Mas um filme como este depende não apenas das cenas de ação, mas também da força de seu elenco – e, aqui, os resultados pecam um pouco mais: sim, é verdade que Jason Momoa se superou desde que estrelou o horroroso Conan, o Bárbaro, conferindo carisma, virilidade e irreverência a um herói cuja personalidade parece refletir a de seu intérprete; por outro lado, sempre que a história exige de Momoa um peso dramático maior, suas limitações como ator tornam-se gritantes (algo similar a Gal Gadot e a Henry Cavill neste sentido). E se Nicole Kidman ganha a oportunidade de protagonizar uma boa sequência de ação (ainda no começo do filme), Amber Heard mostra-se incapaz de tornar Mera uma figura minimamente expressiva e falha em suas diversas tentativas de humor; o que só piora quando constatamos que a química entre Heard e Momoa é nula, forçando uma série de piadinhas vergonhosas e briguinhas chatas que não levam a lugar algum.

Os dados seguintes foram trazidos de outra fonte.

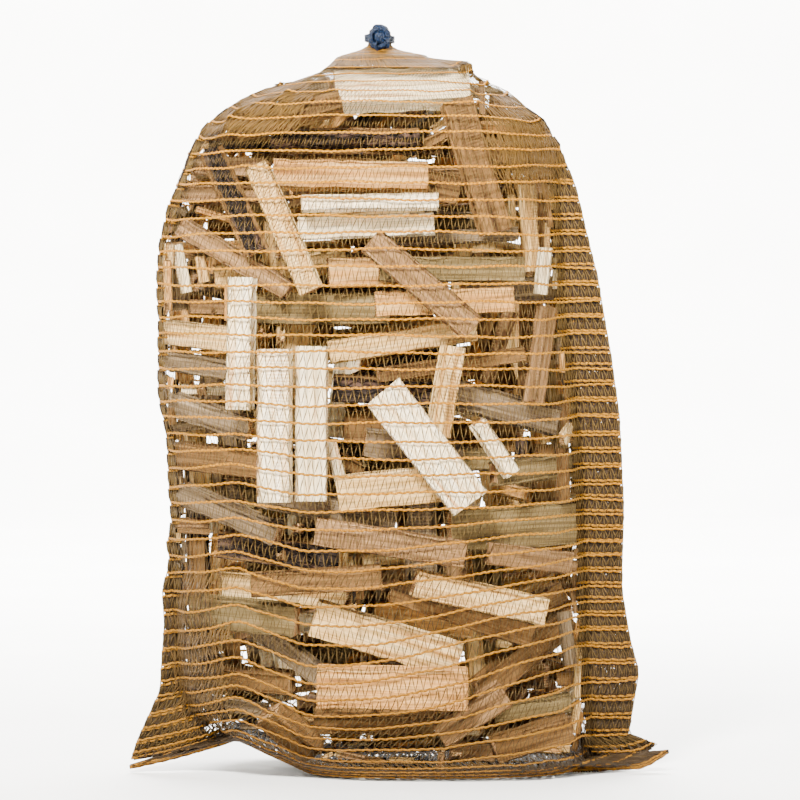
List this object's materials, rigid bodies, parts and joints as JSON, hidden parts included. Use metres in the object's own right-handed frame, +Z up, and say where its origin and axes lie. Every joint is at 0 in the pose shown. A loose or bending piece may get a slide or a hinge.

Isto, inclusive, é algo que não falta no roteiro de David Leslie Johnson-McGoldrick e Will Beall: aparentemente desesperado em emular o bom humor habitual das produções da Marvel, o longa se esforça demais na hora de construir suas piadas, que revelam-se previsíveis (quando a trilha musical sobe e subitamente desaparece, é porque algo engraçadinho virá a seguir) e até mesmo inconsistentes (em um momento, Arthur demonstra não saber que Pinóquio é um livro; em outro, exibe um conhecimento notável sobre História). Como se não bastasse, praticamente todos os diálogos consistem em frases de efeito tolas que jamais soam naturais: Orm, por exemplo, se resume a uma caricatura boba que insiste em repetir chavões artificiais do começo ao fim (e não há nada que o talentoso Patrick Wilson possa fazer para escapar deste problema), ao passo que Atlanna diz que “De onde veio, as lágrimas se desfazem junto ao oceano” somente para que Thomas Curry complemente com um ridículo “Aqui, você pelo menos pode senti-las“.
É sintomático, também, que o filme se sinta obrigado a interromper o ritmo da narrativa apenas para se concentrar em diálogos repletos de pura exposição (e Willem Dafoe acaba sendo sabotado por isso, já que seu Vulko serve basicamente para explicar tudo para o espectador). E se Arraia Negra soa como um vilão reservado para o próximo longa – o que faz sua participação aqui soar gratuita e dispensável –, a origem do Aquaman é contada de maneira decepcionante: sua infância/adolescência é abordada brevemente ao longo dos primeiros quinze minutos e, mais tarde, volta resumida a dois ou três flashbacks quase aleatórios. Além disso, me incomoda um pouco o hábito que o filme tem de interromper certos diálogos com uma explosão/tsunami/avalanche/sei-la-o-quê, inserindo de forma óbvia e preguiçosa o conflito que deve ser encarado de imediato pelos personagens.
Prejudicado também pela trilha de Rupert Gregson-Williams, que faz questão de mastigar tudo que o espectador deverá sentir do começo ao fim (dos momentos dramáticos aos engraçadinhos, passando ainda pelos rifes de guitarra quando Jason Momoa aparece pela primeira vez), Aquaman ainda é enfraquecido por um segundo ato irregular, que se resume a brincar de Indiana Jones ao colocar os protagonistas para correr de lá para cá em busca de um MacGuffin (leia-se: objeto valiosíssimo que fará a trama avançar). Assim, o longa se estende até atingir nada menos que 144 minutos de duração, soando repetitivo e inchado.
A sorte, porém, é que logo vem o terceiro ato e o filme imediatamente recupera todas as suas energias, surpreendendo o espectador com um clímax grandioso, empolgante e bem conduzido. Para completar, Aquaman ainda encontra espaço para incluir, no meio da trama, uma importante mensagem ecológica que critica o hábito que a Humanidade tem de poluir e maltratar a Natureza – o que é admirável.
E sabe do que mais? Nunca me ocorreu que a imagem de um homem montado num cavalo marinho pudesse soar empolgante, então… ponto para o filme.